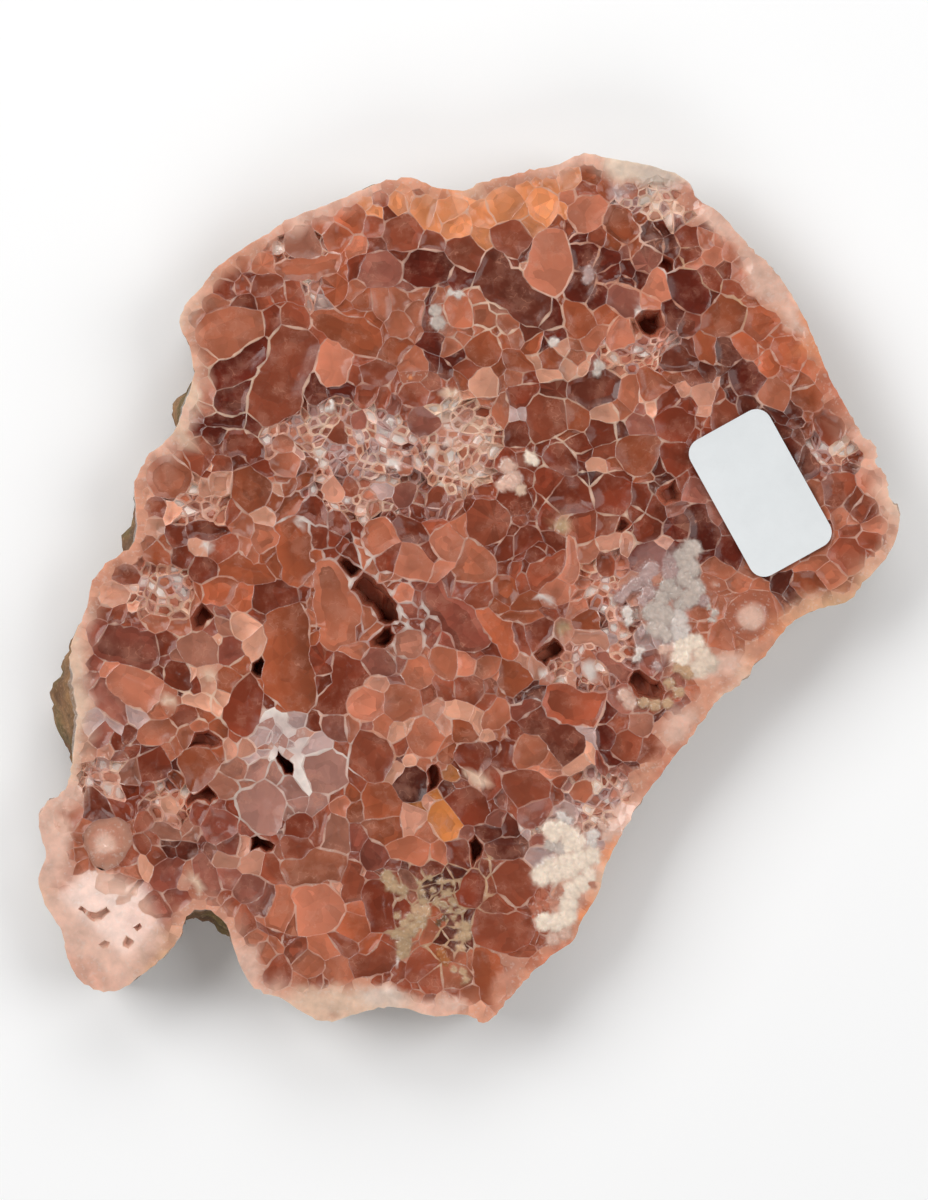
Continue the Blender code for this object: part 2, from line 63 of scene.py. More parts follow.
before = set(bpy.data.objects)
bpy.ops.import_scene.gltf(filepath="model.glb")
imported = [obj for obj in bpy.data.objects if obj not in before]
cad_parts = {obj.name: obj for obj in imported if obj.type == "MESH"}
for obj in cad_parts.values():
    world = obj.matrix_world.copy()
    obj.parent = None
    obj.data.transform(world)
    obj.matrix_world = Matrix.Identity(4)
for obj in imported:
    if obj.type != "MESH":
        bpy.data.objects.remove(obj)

____________________

### [SHORT PROBLEM]
Copy all the lines, exactly.

### [EXPECTED OUTPUT]
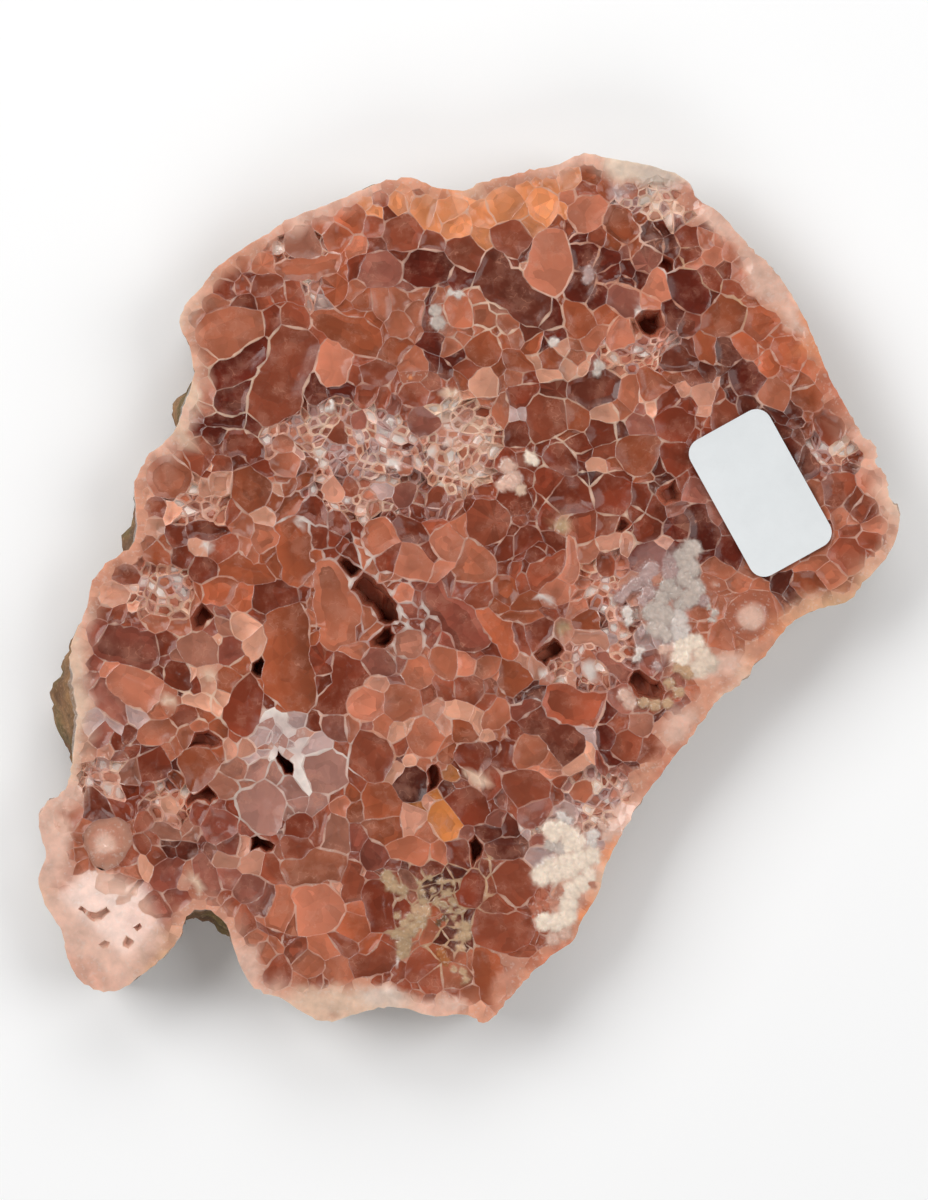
Continue the Blender code for this object: part 2, from line 63 of scene.py. More parts follow.
before = set(bpy.data.objects)
bpy.ops.import_scene.gltf(filepath="model.glb")
imported = [obj for obj in bpy.data.objects if obj not in before]
cad_parts = {obj.name: obj for obj in imported if obj.type == "MESH"}
for obj in cad_parts.values():
    world = obj.matrix_world.copy()
    obj.parent = None
    obj.data.transform(world)
    obj.matrix_world = Matrix.Identity(4)
for obj in imported:
    if obj.type != "MESH":
        bpy.data.objects.remove(obj)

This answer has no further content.